INFORMATION SUPPLIED:

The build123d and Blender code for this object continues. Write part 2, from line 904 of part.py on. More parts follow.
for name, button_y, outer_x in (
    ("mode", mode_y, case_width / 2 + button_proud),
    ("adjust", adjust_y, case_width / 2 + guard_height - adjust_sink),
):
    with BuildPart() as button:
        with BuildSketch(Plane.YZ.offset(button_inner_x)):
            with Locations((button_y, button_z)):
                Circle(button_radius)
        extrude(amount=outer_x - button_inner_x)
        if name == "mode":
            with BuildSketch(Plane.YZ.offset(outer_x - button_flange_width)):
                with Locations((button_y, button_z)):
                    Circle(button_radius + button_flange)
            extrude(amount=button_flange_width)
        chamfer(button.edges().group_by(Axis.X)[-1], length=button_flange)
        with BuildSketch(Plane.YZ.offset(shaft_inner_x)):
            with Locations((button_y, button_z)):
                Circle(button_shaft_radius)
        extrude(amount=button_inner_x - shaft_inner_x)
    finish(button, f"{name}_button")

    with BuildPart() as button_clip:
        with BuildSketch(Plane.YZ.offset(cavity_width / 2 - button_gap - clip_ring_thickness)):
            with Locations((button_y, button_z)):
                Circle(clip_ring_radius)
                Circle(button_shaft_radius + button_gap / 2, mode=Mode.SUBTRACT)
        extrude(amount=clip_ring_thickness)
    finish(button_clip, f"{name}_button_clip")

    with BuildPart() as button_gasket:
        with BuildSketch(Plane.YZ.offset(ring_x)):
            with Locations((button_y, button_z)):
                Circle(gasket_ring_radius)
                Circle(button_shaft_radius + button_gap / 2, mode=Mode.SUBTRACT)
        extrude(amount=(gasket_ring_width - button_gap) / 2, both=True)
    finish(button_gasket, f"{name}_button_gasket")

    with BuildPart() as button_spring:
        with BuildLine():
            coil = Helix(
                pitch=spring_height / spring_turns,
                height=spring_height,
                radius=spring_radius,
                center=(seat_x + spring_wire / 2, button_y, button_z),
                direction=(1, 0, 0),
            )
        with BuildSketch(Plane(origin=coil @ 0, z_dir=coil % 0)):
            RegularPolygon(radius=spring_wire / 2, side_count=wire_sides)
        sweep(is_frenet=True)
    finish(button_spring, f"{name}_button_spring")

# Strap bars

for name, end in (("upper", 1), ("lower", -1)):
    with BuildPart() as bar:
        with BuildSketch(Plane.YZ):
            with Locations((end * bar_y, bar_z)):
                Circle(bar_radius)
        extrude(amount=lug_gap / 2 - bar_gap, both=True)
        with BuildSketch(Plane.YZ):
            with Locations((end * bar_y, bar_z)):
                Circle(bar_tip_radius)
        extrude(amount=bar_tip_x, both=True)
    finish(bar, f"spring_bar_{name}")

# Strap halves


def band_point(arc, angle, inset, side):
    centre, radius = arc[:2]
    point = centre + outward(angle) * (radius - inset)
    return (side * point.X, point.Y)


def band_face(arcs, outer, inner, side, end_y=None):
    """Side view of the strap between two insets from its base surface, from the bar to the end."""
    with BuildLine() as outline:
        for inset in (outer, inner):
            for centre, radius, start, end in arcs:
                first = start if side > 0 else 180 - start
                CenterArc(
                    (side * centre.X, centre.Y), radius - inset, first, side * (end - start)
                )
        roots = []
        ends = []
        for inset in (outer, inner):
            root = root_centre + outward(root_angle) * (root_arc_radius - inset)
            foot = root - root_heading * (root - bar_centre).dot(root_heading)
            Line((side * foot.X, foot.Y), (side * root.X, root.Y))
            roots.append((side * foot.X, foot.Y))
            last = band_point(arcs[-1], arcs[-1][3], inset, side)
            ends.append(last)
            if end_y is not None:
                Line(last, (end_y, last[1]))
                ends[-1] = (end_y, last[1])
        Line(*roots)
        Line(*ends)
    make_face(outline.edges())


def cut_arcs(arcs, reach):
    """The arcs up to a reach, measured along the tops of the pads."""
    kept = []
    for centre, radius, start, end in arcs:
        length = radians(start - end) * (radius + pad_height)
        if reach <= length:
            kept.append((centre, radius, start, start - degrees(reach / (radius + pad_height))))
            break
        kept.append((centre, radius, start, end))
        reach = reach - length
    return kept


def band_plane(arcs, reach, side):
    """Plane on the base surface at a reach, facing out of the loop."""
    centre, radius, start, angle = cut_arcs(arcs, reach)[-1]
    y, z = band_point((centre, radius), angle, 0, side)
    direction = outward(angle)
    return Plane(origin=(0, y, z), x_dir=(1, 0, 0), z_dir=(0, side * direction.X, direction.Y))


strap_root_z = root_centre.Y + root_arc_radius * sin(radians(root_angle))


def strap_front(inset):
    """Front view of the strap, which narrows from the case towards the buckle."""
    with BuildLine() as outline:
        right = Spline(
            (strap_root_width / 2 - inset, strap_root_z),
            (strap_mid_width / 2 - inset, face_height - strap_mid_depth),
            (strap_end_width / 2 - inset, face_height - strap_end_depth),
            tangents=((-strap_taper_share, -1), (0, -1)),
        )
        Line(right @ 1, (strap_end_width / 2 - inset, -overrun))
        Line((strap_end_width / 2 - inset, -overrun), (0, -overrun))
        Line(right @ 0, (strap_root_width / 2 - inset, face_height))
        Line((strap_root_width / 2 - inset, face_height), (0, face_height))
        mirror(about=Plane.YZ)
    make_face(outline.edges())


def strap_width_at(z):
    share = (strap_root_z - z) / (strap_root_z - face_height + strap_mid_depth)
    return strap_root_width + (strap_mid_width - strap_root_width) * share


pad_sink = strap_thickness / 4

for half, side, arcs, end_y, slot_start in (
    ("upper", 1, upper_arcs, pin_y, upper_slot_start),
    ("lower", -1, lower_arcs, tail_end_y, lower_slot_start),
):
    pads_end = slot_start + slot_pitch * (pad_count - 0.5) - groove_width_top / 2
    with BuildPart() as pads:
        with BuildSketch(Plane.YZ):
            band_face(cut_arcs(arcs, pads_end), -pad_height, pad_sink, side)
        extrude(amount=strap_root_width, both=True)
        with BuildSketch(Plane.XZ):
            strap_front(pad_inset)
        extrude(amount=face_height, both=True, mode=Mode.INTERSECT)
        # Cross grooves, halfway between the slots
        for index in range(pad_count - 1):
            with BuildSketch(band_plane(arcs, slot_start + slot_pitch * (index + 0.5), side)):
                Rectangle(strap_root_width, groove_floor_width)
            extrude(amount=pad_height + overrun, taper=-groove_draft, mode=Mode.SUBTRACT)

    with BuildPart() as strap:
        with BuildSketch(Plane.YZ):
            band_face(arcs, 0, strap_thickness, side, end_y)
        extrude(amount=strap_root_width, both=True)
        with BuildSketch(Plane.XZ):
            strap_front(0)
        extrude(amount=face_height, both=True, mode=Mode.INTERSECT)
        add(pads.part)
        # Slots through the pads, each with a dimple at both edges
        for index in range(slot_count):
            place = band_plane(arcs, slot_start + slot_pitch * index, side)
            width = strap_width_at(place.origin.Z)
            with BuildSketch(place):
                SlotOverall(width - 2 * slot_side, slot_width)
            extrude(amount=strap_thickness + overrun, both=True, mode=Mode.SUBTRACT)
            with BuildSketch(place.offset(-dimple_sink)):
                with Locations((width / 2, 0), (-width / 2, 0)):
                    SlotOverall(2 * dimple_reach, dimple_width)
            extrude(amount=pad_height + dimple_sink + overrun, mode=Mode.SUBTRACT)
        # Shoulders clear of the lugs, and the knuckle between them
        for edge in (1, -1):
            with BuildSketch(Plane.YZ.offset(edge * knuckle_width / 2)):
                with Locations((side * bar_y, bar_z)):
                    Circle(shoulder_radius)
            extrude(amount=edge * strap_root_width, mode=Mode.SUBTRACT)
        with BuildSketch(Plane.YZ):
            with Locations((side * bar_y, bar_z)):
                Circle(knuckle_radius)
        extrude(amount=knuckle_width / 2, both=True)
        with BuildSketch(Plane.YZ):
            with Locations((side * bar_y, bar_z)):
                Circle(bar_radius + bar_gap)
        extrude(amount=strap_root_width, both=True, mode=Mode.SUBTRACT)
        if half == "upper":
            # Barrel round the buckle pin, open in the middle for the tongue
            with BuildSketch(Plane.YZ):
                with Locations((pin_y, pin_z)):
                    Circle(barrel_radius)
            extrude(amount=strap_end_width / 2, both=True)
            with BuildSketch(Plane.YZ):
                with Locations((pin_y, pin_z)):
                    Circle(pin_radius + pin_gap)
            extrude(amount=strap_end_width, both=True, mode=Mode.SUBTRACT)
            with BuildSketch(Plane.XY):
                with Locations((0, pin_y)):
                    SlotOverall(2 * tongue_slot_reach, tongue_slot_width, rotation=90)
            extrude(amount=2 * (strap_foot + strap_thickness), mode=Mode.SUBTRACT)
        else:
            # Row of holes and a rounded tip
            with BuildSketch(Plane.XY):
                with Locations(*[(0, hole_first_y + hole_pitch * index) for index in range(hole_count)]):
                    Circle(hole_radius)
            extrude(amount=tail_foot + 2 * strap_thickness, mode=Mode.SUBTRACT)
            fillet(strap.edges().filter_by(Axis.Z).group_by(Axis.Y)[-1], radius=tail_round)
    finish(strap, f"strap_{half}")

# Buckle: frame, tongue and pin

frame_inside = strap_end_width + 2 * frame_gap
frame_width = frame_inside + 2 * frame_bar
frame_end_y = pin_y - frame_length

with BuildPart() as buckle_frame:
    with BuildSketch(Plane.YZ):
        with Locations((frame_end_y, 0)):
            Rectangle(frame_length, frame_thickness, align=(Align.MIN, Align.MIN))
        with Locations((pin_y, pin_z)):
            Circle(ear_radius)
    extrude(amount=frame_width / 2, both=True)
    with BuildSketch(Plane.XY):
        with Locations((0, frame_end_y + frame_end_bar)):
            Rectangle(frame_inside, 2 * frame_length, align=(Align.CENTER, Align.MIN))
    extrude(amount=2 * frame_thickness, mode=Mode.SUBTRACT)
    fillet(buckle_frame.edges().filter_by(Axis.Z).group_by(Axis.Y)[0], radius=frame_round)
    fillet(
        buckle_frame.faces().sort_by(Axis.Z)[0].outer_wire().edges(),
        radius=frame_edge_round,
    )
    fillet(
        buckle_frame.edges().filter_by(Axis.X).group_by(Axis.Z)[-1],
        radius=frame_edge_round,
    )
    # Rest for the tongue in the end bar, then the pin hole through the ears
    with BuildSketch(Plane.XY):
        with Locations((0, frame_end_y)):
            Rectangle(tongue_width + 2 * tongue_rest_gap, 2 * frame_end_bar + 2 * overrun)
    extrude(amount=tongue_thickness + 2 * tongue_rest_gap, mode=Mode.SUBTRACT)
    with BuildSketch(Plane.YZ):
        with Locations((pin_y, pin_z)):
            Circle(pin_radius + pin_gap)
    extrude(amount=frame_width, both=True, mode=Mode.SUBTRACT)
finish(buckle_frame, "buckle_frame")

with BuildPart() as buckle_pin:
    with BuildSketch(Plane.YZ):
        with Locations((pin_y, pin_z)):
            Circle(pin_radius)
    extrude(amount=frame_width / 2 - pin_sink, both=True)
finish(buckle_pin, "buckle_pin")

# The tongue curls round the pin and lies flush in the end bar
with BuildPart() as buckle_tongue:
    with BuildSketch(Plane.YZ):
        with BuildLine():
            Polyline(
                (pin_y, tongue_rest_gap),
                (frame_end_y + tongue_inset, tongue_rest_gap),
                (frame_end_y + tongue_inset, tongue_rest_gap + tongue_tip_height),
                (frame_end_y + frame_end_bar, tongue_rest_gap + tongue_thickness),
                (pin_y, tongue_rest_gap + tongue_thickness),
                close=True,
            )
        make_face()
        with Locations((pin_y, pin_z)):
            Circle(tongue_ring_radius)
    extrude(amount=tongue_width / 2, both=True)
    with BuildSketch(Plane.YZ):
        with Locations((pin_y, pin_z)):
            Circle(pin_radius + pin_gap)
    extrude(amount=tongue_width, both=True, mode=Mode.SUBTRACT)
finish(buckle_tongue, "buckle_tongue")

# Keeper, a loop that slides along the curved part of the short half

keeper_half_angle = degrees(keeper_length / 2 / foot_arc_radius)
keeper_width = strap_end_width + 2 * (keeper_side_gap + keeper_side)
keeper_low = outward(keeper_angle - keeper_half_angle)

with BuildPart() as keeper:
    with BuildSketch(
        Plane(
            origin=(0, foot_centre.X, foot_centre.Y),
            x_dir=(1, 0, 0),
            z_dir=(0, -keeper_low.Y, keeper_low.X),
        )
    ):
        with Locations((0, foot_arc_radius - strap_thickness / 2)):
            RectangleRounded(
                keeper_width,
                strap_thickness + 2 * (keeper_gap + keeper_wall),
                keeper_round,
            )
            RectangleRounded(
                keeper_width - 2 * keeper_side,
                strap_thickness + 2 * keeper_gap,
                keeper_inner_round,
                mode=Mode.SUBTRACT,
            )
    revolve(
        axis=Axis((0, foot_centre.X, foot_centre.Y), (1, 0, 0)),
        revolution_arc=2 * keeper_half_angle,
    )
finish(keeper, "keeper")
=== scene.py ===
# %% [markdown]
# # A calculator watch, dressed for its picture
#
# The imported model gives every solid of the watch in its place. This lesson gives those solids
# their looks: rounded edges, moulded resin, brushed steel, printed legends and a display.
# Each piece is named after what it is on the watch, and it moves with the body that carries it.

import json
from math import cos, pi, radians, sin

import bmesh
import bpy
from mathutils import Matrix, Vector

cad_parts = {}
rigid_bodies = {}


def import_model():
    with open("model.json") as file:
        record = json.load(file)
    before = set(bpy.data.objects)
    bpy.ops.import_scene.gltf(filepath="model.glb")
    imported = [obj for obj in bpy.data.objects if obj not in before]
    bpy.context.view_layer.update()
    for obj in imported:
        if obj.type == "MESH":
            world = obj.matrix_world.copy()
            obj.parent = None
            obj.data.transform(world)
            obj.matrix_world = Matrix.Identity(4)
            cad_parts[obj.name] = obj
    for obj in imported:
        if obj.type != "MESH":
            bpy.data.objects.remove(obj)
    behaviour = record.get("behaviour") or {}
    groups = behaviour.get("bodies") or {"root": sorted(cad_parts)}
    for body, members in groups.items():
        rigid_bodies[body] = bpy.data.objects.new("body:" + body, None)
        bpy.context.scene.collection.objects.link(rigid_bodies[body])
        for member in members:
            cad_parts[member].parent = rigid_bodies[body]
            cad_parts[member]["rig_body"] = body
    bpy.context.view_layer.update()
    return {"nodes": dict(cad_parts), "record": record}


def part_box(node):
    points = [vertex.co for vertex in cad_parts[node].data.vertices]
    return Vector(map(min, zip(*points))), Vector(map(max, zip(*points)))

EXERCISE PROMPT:
Repeat exactly the lines from the one containing "keeper_low = outward(keeper_angle" to the one containing "record = json.load(file)", both lines included, and nothing else.

TASK RESULT:
keeper_low = outward(keeper_angle - keeper_half_angle)

with BuildPart() as keeper:
    with BuildSketch(
        Plane(
            origin=(0, foot_centre.X, foot_centre.Y),
            x_dir=(1, 0, 0),
            z_dir=(0, -keeper_low.Y, keeper_low.X),
        )
    ):
        with Locations((0, foot_arc_radius - strap_thickness / 2)):
            RectangleRounded(
                keeper_width,
                strap_thickness + 2 * (keeper_gap + keeper_wall),
                keeper_round,
            )
            RectangleRounded(
                keeper_width - 2 * keeper_side,
                strap_thickness + 2 * keeper_gap,
                keeper_inner_round,
                mode=Mode.SUBTRACT,
            )
    revolve(
        axis=Axis((0, foot_centre.X, foot_centre.Y), (1, 0, 0)),
        revolution_arc=2 * keeper_half_angle,
    )
finish(keeper, "keeper")
=== scene.py ===
# %% [markdown]
# # A calculator watch, dressed for its picture
#
# The imported model gives every solid of the watch in its place. This lesson gives those solids
# their looks: rounded edges, moulded resin, brushed steel, printed legends and a display.
# Each piece is named after what it is on the watch, and it moves with the body that carries it.

import json
from math import cos, pi, radians, sin

import bmesh
import bpy
from mathutils import Matrix, Vector

cad_parts = {}
rigid_bodies = {}


def import_model():
    with open("model.json") as file:
        record = json.load(file)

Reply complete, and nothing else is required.